Bulgarian forces triumph October 22 at Kirk Kilisse in Thrace, the Serbs gain a victory October 24 to 26 at Kumanovo, and Bulgarian troops under Mikhail Savov, 55, win the Battle of Lule Burgas October 28 to November 3, bringing them to the last lines of defense before Constantinople. Moscow warns that it will use its fleet to resist a Bulgarian occupation of Constantinople, and the Bulgarians fail in an attack on the Turkish lines.
Serbian forces overrun northern Albania and reach the Adriatic November 10; they gain victory at Monastir November 15 to 18, but Austria declares her opposition to Serbia having access to the Adriatic and announces her support for an independent Albania, which declares independence from the Ottoman Empire November 28 (see 1924). Austria and Russia begin to mobilize, but an armistice December 3 ends most of the hostilities (see 1913).

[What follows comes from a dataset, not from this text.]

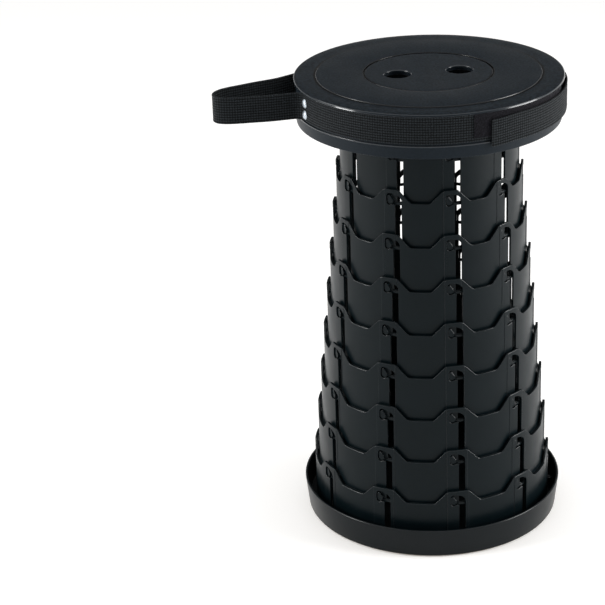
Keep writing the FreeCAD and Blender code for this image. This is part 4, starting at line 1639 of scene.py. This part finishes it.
    def make_rivets(self, shop: Workshop) -> None:
        """Builds the two domed rivets, each a profile turned about its own level axis.

        Args:
            shop: The workshop that fits them.
        """
        face = CHANNEL_RADIUS + 2 * self.clearance + STRAP_THICKNESS
        profile = rounded(self.rivet_profile, steps=4, closed=False)
        turn = np.arange(self.rivet_steps)[:, None] * 2 * math.pi / self.rivet_steps
        out = plan(1.0, self.rivet_azimuth, 0.0)
        across = np.array([-out[1], out[0], 0.0])
        up = np.array([0.0, 0.0, 1.0])
        spread = across * np.cos(turn) + up * np.sin(turn)
        shell = Shell()
        for depth in self.rivet_depths:
            centre = out * face + up * (SEAT_TOP - depth)
            points = centre + out * profile[None, :, 1:] + profile[None, :, :1] * spread[:, None]
            shell.grid(points, around=True)
        rivets = shell.build("rivets", sharp=45.0)
        shop.fit(rivets, Body.SEAT.value, Slot.RIVET, "strap_rivets")


@dataclass(frozen=True)
class SoftLamp:
    """One square soft lamp that faces the stool's middle; its sizes are in metres and watts."""

    name: str
    place: Triple
    side: float
    power: float
    aim: Triple = (0.0, 0.0, 0.25)

    def make(self) -> None:
        """Hangs the lamp."""
        lamp = bpy.data.lights.new(self.name, "AREA")
        lamp.shape = "SQUARE"
        lamp.size = self.side
        lamp.energy = self.power
        place = Vector(self.place)
        turn = (Vector(self.aim) - place).to_track_quat("-Z", "Y").to_matrix().to_4x4()
        hung = bpy.data.objects.new(self.name, lamp)
        hung.matrix_world = Matrix.Translation(place) @ turn
        bpy.context.scene.collection.objects.link(hung)


@dataclass
class Studio:
    """Pale floor, soft light and the camera."""

    camera_place: Triple = (0.0, -1.8304, 1.01679)
    focal_pixels: float = 2032.5
    image_pixels: float = 605.0
    sensor: float = 36.0
    pitch: float = -23.606
    pan: float = 3.925
    roll: float = -2.004
    wall_rise: Band = (0.07, 0.19)
    ceiling: float = 0.1
    front_wall: float = 0.12
    wall_turn: Band = (-0.6, 0.1)
    overhead: float = 0.8
    overhead_rise: Band = (0.6, 0.85)
    front_light: float = 0.45
    side_light: float = 0.78
    light_turn: Band = (-0.8, 0.2)
    light_colour: Triple = (0.95, 0.97, 1.0)
    floor_colours: tuple[Triple, Triple] = ((0.97, 0.97, 0.97), (0.9, 0.9, 0.9))
    floor_band: Band = (0.3, 0.7)
    floor_stain: float = 0.02
    floor_lift: Triple = (0.17, 0.15, 0.12)
    floor_rings: tuple[float, ...] = (0.0, 150.0, 500.0, 2000.0, 9000.0)
    floor_steps: int = 64
    lamps: tuple[SoftLamp, ...] = (
        SoftLamp("key_lamp", (-2.3, 0.1, 2.0), 1.6, 26.0),
        SoftLamp("fill_lamp", (2.2, 0.1, 1.7), 1.4, 16.0),
        SoftLamp("left_strip", (-1.45, -0.5, 0.6), 0.42, 10.5),
        SoftLamp("right_strip", (1.5, -0.25, 0.55), 0.75, 19.0),
    )

    def make_camera(self) -> None:
        """Places the camera by its pitch, then its pan about +Z, then its roll."""
        b, c, a = (math.radians(x) for x in (self.pitch, self.roll, self.pan))
        spin = np.array([[math.cos(a), -math.sin(a), 0], [math.sin(a), math.cos(a), 0], [0, 0, 1]])
        forward = spin @ np.array([0.0, math.cos(b), math.sin(b)])
        up = spin @ np.array([0.0, -math.sin(b), math.cos(b)])
        right = spin @ np.array([1.0, 0.0, 0.0])
        matrix = np.eye(4)
        matrix[:3, 0] = right * math.cos(c) + up * math.sin(c)
        matrix[:3, 1] = -right * math.sin(c) + up * math.cos(c)
        matrix[:3, 2] = -forward
        matrix[:3, 3] = self.camera_place
        lens = bpy.data.cameras.new("camera")
        lens.sensor_width = self.sensor
        lens.lens = self.focal_pixels / self.image_pixels * self.sensor
        camera = bpy.data.objects.new("camera", lens)
        camera.matrix_world = Matrix(matrix.tolist())
        bpy.context.scene.collection.objects.link(camera)
        bpy.context.scene.camera = camera

    def make_world(self) -> None:
        """Soft light all round, white where the object is seen past, and a wall for gloss.

        The wall is white at its foot, dim in front, and fades to its ceiling by the sine of its
        elevation, with a pale sheet overhead.
        """
        world = bpy.data.worlds.new("studio")
        bpy.context.scene.world = world
        world.use_nodes = True
        world.node_tree.nodes.clear()
        bench = NodeBench(world.node_tree)

        def sheet(colour: Triple, strength: Any) -> Socket:
            """A background of one colour and strength."""
            inputs = {"Color": solid(colour), "Strength": strength}
            return bench.add("ShaderNodeBackground", inputs).outputs[0]

        def either(share: Any, first: Socket, second: Socket) -> Socket:
            """Two backgrounds mixed."""
            return bench.add("ShaderNodeMixShader", {0: share, 1: first, 2: second}).outputs[0]

        ray = bench.add("ShaderNodeLightPath").outputs
        seen = bench.maths("MAXIMUM", ray["Is Camera Ray"], ray["Is Transmission Ray"])
        way = bench.add("ShaderNodeTexCoord").outputs["Generated"]
        rise, depth = bench.axis(way, "Z"), bench.axis(way, "Y")
        low = bench.ranged(depth, self.wall_turn, (self.front_wall, 1.0))
        wall = bench.ranged(rise, self.wall_rise, (low, self.ceiling))
        top = bench.ranged(rise, self.overhead_rise, (0.0, self.overhead))
        light = bench.ranged(depth, self.light_turn, (self.front_light, self.side_light))
        lit = either(
            ray["Is Glossy Ray"], sheet(self.light_colour, light),
            sheet(WHITE, bench.maths("ADD", wall, top)),
        )
        bench.add("ShaderNodeOutputWorld", {"Surface": either(seen, lit, sheet(WHITE, 1.0))})

    def make_floor(self) -> None:
        """Pale floor that fades to white, with the stool's shadow on it."""
        shell = Shell()
        rings = np.array([(radius, 0.0) for radius in self.floor_rings])
        shell.revolve(rings, closed=False, segments=self.floor_steps)
        floor = shell.build("floor")
        material, bench, shader = start_material("pale_floor")
        cloud = bench.noise(bench.place(), scale=6.0, detail=3.0)
        tone = bench.ranged(cloud, self.floor_band, (0.0, self.floor_stain))
        ray = bench.add("ShaderNodeLightPath").outputs
        seen = bench.maths("MAXIMUM", ray["Is Camera Ray"], ray["Is Transmission Ray"])
        bench.feed(shader, {
            "Base Color": bench.mixed(tone, *self.floor_colours),
            "Roughness": 0.9,
            "Specular IOR Level": 0.1,
            "Emission Color": solid(self.floor_lift),
            "Emission Strength": bench.maths("MAXIMUM", seen, ray["Is Glossy Ray"]),
        })
        floor.data.materials.append(material)

    def make(self) -> None:
        """Sets up the whole studio."""
        self.make_camera()
        self.make_world()
        for lamp in self.lamps:
            lamp.make()
        self.make_floor()
        bpy.context.scene.view_settings.view_transform = "Standard"


def main() -> None:
    """Builds every piece round the frame."""
    logging.basicConfig(level=logging.INFO, format="%(name)s: %(message)s")
    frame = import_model()
    shop = Workshop(frame)
    shop.mix_finishes()
    Studio().make()

    shop.fit(BaseTray().make(), Body.BASE.value, Slot.TRAY, "base_tray")
    shop.keep("foot_pads", Slot.RUBBER)
    shop.keep("base_screws", Slot.SCREW)
    for index in range(1, RING_COUNT + 1):
        body = Body.BASE.value if index == RING_COUNT else f"stage_{index}"
        shop.fit(TelescopeRing(index).make(), body, Slot.RING, f"ring_{index}")
    seat = Seat()
    shop.fit(seat.make_shell(), Body.SEAT.value, Slot.SEAT, "seat_shell")
    shop.fit(seat.make_lid(), Body.SEAT.value, Slot.SEAT, "centre_lid")
    shop.keep("seat_collar", Slot.RING)
    shop.keep("seat_screws", Slot.SCREW)
    shop.keep("rivet_washers", Slot.RIVET)
    strap = Strap()
    strap.make_bands(shop)
    strap.make_rivets(shop)


if __name__ == "__main__":
    main()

Egyptian minister of justice Sa'd Zaghlul resigns after a dispute with the khedive Abbas Hilmi II after 6 years of government service in which he has won praise from the British viceroy Evelyn Baring, 1st Lord Cromer, for cooperating "with Europeans in the introduction of Western civilization into the country" (see 1910). Zaghlul's compliance has antagonized Egyptian nationalists (but see 1913).

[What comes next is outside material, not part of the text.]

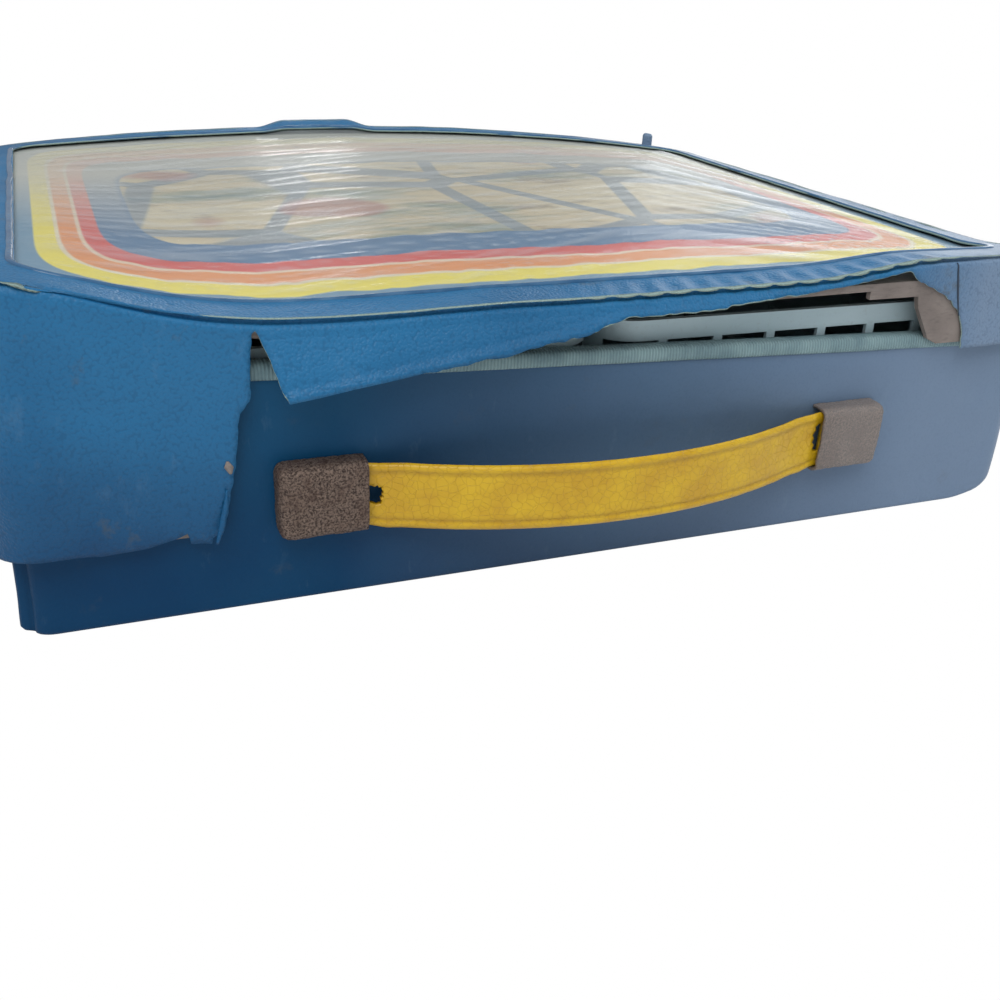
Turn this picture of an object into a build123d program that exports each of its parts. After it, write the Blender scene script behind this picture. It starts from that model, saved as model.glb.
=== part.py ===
# A carry case for toy cars: a cardboard tub and lid covered in blue vinyl, with a clear window over
# a printed card, four lattice trays inside and a strap handle. The case lies flat on its base, with
# the handle on the front wall, facing -Y. The lid's front skirt is torn open, as it is worn.
# Millimetres, +Z up, origin at the centre of the underside.
from build123d import *
from math import cos, radians, sin
import os

os.makedirs("parts", exist_ok=True)

# Tub
body_width = 340.0
body_depth = 264.0
rim_front_left = 79.0
rim_front_mid = 70.8
rim_front_right = 64.5
rim_back = 67.0
rim_back_mid = 67.2
body_corner = 12.0
base_round = 5.0
vinyl = 1.2
board = 3.2

# Hem tape over the tub's rim
hem_thick = 0.8
hem_proud = 0.3
hem_drop = 3.8
hem_inside_drop = 8.0

# Lid
lid_gap = 0.5
lid_board_thick = 2.0
lid_front_mid = 87.0
lid_back_left = 88.0
lid_back_mid = 99.0
lid_back_right = 84.0
skirt_low_left = 25.0
skirt_low_right = 29.0
skirt_low_front = 62.5
hinge_gap = 0.4
top_board_thick = 2.4
card_thick = 0.6
window_thick = 0.4
layer_gap = 0.05

# Heights along the lid's front edge, sprung up at its left corner, at shares of the half width
lid_front_line = (
    (-1.0, 101.5),
    (-0.814, 99.6),
    (-0.68, 91.8),
    (-0.546, 86.8),
    (-0.31, 86.2),
    (0.0, 86.9),
    (0.41, 88.4),
    (1.0, 89.4),
)

# Window in the lid
window_side_inset = 12.0
window_front_inset = 19.0
window_back_inset = 12.0
window_corner = 9.0
window_seam = 5.0
weld_width = 2.2
weld_height = 0.6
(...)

New Mexico enters the Union January 6 as the 47th state; Arizona enters February 14 as the 48th.
U.S. Marines land in Honduras in February, in Cuba 4 months later, and in Nicaragua in August to protect American interests. They will remain in Nicaragua until 1933.
Peru's president Augusto Leguía y Salcedo completes his term in office, having served since 1908 as a tool of the ruling oligarchy. He travels to London, where he will remain until 1919.

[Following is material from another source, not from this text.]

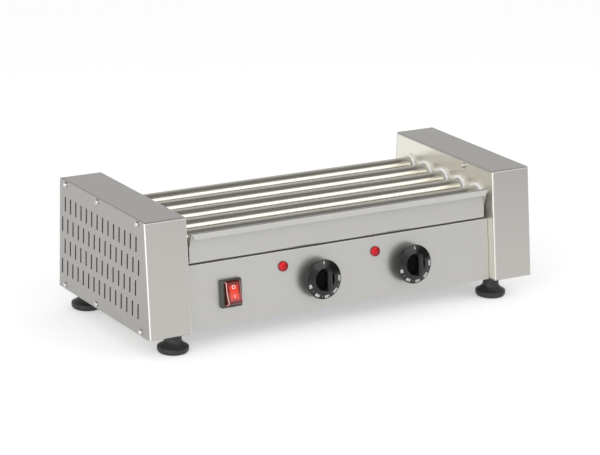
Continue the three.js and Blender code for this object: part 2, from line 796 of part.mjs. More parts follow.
const motorHeight = (rollerHeight - heaterBarHalfHeight) * motorHeightShare;
const motorMiddleY = (rollerYs[0] + rollerYs.at(-1)) / 2;
const gearboxXs = [-outerWallX - motorGearboxFrom, -outerWallX - motorGearboxFrom - motorGearboxDepth];
const motorPosts = [-1, 1].map((side) => {
  const y = side * (motorHalf - motorPostInset);
  return block(
    [-outerWallX - seatGap, gearboxXs[0] - sheet],
    [y - motorPostHalf, y + motorPostHalf],
    [-motorHalf, -motorHalf + 2 * motorPostHalf],
  );
});
const motorShaftHole = clearHole(motorShaftRadius, smallSides);
const gearMotor = cut(
  join(
    block(gearboxXs, [-motorHalf, motorHalf], [-motorHalf, motorHalf]),
    alongX(disc(motorCanRadius, [-gearboxXs[1] - sheet, -gearboxXs[1] + motorCanDepth]), -1),
    ...motorPosts,
  ),
  alongX(
    disc(motorShaftHole, [-gearboxXs[0] - overrun, -gearboxXs[0] + motorShaftBack], smallSides),
    -1,
  ),
);
const motorShaftXs = [outerWallX + motorShaftTip, -gearboxXs[0] + motorShaftBack - seatGap];
const motorSprocket = join(
  sprocketWheel(),
  alongX(disc(motorShaftRadius, motorShaftXs, smallSides), -1),
);
const motorPlace = new THREE.Group();
motorPlace.position.set(0, motorMiddleY, motorHeight);
motorPlace.add(named("gear_motor", gearMotor, "motorPaint"));
motorPlace.add(named("motor_sprocket", motorSprocket, "steelDark"));
cabinet.add(motorPlace);

// Drive chain: an even loop round the end rollers' sprockets and the motor's, clear of the teeth
function chainLoop(radius) {
  const corners = [
    [rollerYs[0], rollerHeight],
    [motorMiddleY, motorHeight],
    [rollerYs.at(-1), rollerHeight],
  ];
  const normalAngle = ([fromY, fromZ], [toY, toZ]) => Math.atan2(toZ - fromZ, toY - fromY) - Math.PI / 2;
  return corners.flatMap((corner, i) => {
    const start = normalAngle(corners.at(i - 1), corner);
    let end = normalAngle(corner, corners[(i + 1) % corners.length]);
    if (end < start) {
      end += 2 * Math.PI;
    }
    return Array.from({ length: chainArcSteps + 1 }, (unused, step) => {
      const angle = start + ((end - start) * step) / chainArcSteps;
      return [corner[0] + radius * Math.cos(angle), corner[1] + radius * Math.sin(angle)];
    });
  });
}

const chainMiddleX = -(sprocketXs[0] + sprocketXs[1]) / 2;
const chainInner = (sprocketTipRadius + seatGap) / Math.cos(Math.PI / (2 * chainArcSteps));
const chain = plateX(
  chainLoop(chainInner + chainThickness),
  [chainMiddleX - chainWidth / 2, chainMiddleX + chainWidth / 2],
  [chainLoop(chainInner)],
);
cabinet.add(named("drive_chain", chain, "steelDark"));

// Levelling feet: black bell-shaped feet on threaded studs
const footBaseRadius = 18;
const footPadRadius = 16;
const footBandHeight = 7;
const footNeckRadius = 9.5;
const footWaistShare = 0.45;
const footStudLength = 16;
const footTop = footHeight - seatGap;
const footProfile = [
  [0, 0],
  [footPadRadius, 0],
  [footBaseRadius, footBandHeight / 3],
  [footBaseRadius, footBandHeight],
  [
    footNeckRadius + (footBaseRadius - footNeckRadius) * footWaistShare,
    footBandHeight + (footTop - footBandHeight) / 4,
  ],
  [footNeckRadius, (footBandHeight + footTop) / 2],
  [footNeckRadius, footTop],
  [footStudRadius, footTop],
  [footStudRadius, footTop + footStudLength],
  [0, footTop + footStudLength],
];
for (const [sideName, side] of [["left", -1], ["right", 1]]) {
  for (const place of footPlaces) {
    const foot = named(`foot_${place.end}_${sideName}`, turned(footProfile, middleSides), "footRubber");
    foot.position.set(side * place.x, place.y, 0);
    machine.add(foot);
  }
}

// Cover screws on the left side panel: pan heads with a cross recess
const screwHeadRadius = 3.2;
const screwHeadHeight = 2;
const screwLength = 8;
const recessWidth = 0.9;
const recessReach = 2;
const recessDepth = 1;
const screwProfile = [
  [0, -screwLength],
  [screwShankRadius, -screwLength],
  [screwShankRadius, seatGap],
  [screwHeadRadius, seatGap],
  [screwHeadRadius, screwHeadHeight / 2],
  [screwHeadRadius * Math.SQRT1_2, screwHeadHeight],
  [0, screwHeadHeight],
];
const screw = cut(
  turned(screwProfile, smallSides),
  block(
    [-recessReach, recessReach],
    [-recessWidth / 2, recessWidth / 2],
    [screwHeadHeight - recessDepth, screwHeadHeight + overrun],
  ),
  block(
    [-recessWidth / 2, recessWidth / 2],
    [-recessReach, recessReach],
    [screwHeadHeight - recessDepth, screwHeadHeight + overrun],
  ),
);
for (const place of screwPlaces) {
  const mesh = named(`cover_screw_${place.name}`, alongX(screw.clone(), -1), "polished");
  mesh.position.set(-halfLength, place.y, place.z);
  cabinet.add(mesh);
}

// The part's origin is the middle of its footprint, on the surface that it stands on
const part = new THREE.Group();
part.add(machine);
const extent = new THREE.Box3().setFromObject(machine, true);
const middle = extent.getCenter(new THREE.Vector3());
machine.position.set(-middle.x, -middle.y, -extent.min.z);

export default part;
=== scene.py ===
from math import atan2, cos, degrees, pi, radians, sin, tan

import bmesh
import bpy
from mathutils import Matrix, Vector


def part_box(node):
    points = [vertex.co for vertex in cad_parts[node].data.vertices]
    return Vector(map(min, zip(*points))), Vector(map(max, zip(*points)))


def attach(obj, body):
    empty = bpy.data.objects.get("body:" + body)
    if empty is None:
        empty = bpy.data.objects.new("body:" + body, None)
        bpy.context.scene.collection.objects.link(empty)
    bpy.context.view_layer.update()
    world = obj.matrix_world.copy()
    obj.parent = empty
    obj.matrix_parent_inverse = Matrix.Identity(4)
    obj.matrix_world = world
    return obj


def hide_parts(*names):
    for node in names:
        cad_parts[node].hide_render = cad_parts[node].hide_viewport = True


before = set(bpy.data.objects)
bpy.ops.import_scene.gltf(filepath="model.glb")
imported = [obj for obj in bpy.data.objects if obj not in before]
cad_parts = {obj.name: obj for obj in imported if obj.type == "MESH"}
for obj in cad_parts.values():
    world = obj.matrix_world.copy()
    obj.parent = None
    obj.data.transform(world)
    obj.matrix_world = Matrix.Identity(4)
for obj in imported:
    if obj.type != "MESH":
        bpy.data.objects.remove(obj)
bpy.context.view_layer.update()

# Drawing units
# Every piece is drawn in millimetres as on a workshop drawing: x from the cabinet's middle,
# y from the middle of the housings' tops, z from the housings' underside. CABINET carries that
# drawing into the frame's metres, from the places of the two side panels.
MM = 0.001
TOP_DEPTH = 202
BACK_Y = TOP_DEPTH / 2

left_cover_low, left_cover_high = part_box("left_side_panel")
right_cover_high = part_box("right_side_panel")[1]
CABINET = Matrix.Translation((
    (left_cover_low.x + right_cover_high.x) / 2,
    left_cover_high.y - BACK_Y * MM,
    left_cover_low.z,
)) @ Matrix.Scale(MM, 4)


# Camera
# Stands where the photograph was taken from, solved from the cabinet's straight edges: about
# 3 metres away, 32 degrees round to the left and looking 17 degrees down through a long lens.
CAMERA_PLACE = (-1529.6, -2412.5, 944.9)
CAMERA_TURN = -32.46
CAMERA_DOWN = 17.16
CAMERA_ROLL = 1.82
CAMERA_LENS = 152.3

camera = bpy.data.objects.new("camera", bpy.data.cameras.new("camera"))
camera.data.lens = CAMERA_LENS
camera.data.sensor_width = 36
camera.data.clip_end = 50
camera.matrix_world = (
    Matrix.Translation(CABINET @ Vector(CAMERA_PLACE))
    @ Matrix.Rotation(radians(CAMERA_TURN), 4, "Z")
    @ Matrix.Rotation(radians(90 - CAMERA_DOWN), 4, "X")
    @ Matrix.Rotation(radians(CAMERA_ROLL), 4, "Z")
)
bpy.context.scene.collection.objects.link(camera)
bpy.context.scene.camera = camera
bpy.context.scene.view_settings.view_transform = "Standard"


# Studio
# A table of white paper in a pale room whose walls end below a dark ceiling and fall off to the
# right, with a softbox at the front right and a larger one at the front left. Walls and ceiling
# show in the rollers, and the left softbox in the housings' rolled edges, where a painted highlight adds to
# it, and on the knobs.
WALL_TOP = (0.69, 0.78)
WALL_LIGHT = 1.05
CEILING_LIGHT = 0.27
BEHIND_FADE = (-0.1, 0.5)
BEHIND_SHARE = 0.68
BACKDROP_TOP = 0.2
RIGHT_FALL = (0.52, 0.63)
RIGHT_SHARE = 0.25
SOFT_LIGHT = 0.9
FLOOR_GLOW = 0.36
SOFTBOXES = {
    "front_softbox": (Vector((0.55, -0.75, 0.6)), 1.8, (1.7, 0.9), 5.5),
    "side_softbox": (Vector((-0.84, -0.54, 0.3)), 2.0, (1.6, 1.3), 16),
}


def add(tree, kind, inputs=(), **settings):
    """Adds a node. An input is a value, or another node's output that is linked to it."""
    node = tree.nodes.new("ShaderNode" + kind)
    for name, value in settings.items():
        setattr(node, name, value)
    for name, value in dict(inputs).items():
        if isinstance(value, bpy.types.NodeSocket):
            tree.links.new(value, node.inputs[name])
        else:
            node.inputs[name].default_value = value
    return node


def colour(code):
    """A colour written as sRGB hex, as the linear values that a shader takes."""
    parts = [int(code[i:i + 2], 16) / 255 for i in (1, 3, 5)]
    return tuple(c / 12.92 if c <= 0.04045 else ((c + 0.055) / 1.055) ** 2.4 for c in parts) + (1,)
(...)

Former U.S. governor of the Philippines Gen. Arthur MacArthur (ret.) dies of a heart attack at Milwaukee September 5 at age 67.
Former U.S. president Theodore Roosevelt wins all the Republican primaries, but party bosses beholden to Wall Street block his nomination by the convention. Sen. Robert M. La Follette (R. Wis.) has organized the National Progressive Republican League to oppose the policies of President Taft, but his health fails temporarily, so Roosevelt incorporates La Follette's group into a new Progressive Party (called the "Bull Moose" Party after Roosevelt is badly wounded by a would-be assassin in Wisconsin October 14 and says he feels "fit as a bull moose"); the so-called "Man on Horseback" runs on a platform that calls for federal aid to agriculture, a federal income tax, and new federal agencies to regulate business. He wins 88 electoral votes and 28 percent of the popular vote. No other party will hereafter deny the nomination to anyone who sweeps the primaries, and no Republican candidate for federal office in this century will defy the nation's moneyed interests. President Taft wins only 8 electoral votes and 23 percent of the popular vote; socialist Eugene Debs polls more than 900,000 votes; and New Jersey governor Woodrow Wilson receives 435 electoral votes with 42 percent of the popular vote to give Democrats control of the White House for the first time since Grover Cleveland left office in 1897.
Argentina's oligarchical legislature establishes universal and compulsory male suffrage beginning at age 18 with a secret ballot under legislation passed at the insistence of Buenos Aires-born Radical Party leader Hipólito Irigoyen, 60, who has gained the support of President Roque Sáenz Peña.
Cuban troops put down large demonstrations by black workers in Oriente Province, where Evaristo Estenoz and Pedro Ivonet have organized a movement to protest a ban of political associations based on color and race, secure better jobs, and gain more political patronage (see politics, 1909). President José Miguel Gómez will leave office next year, but his successor Mario García Menocal will continue the pattern of corrupt maladministration set by both his predecessors.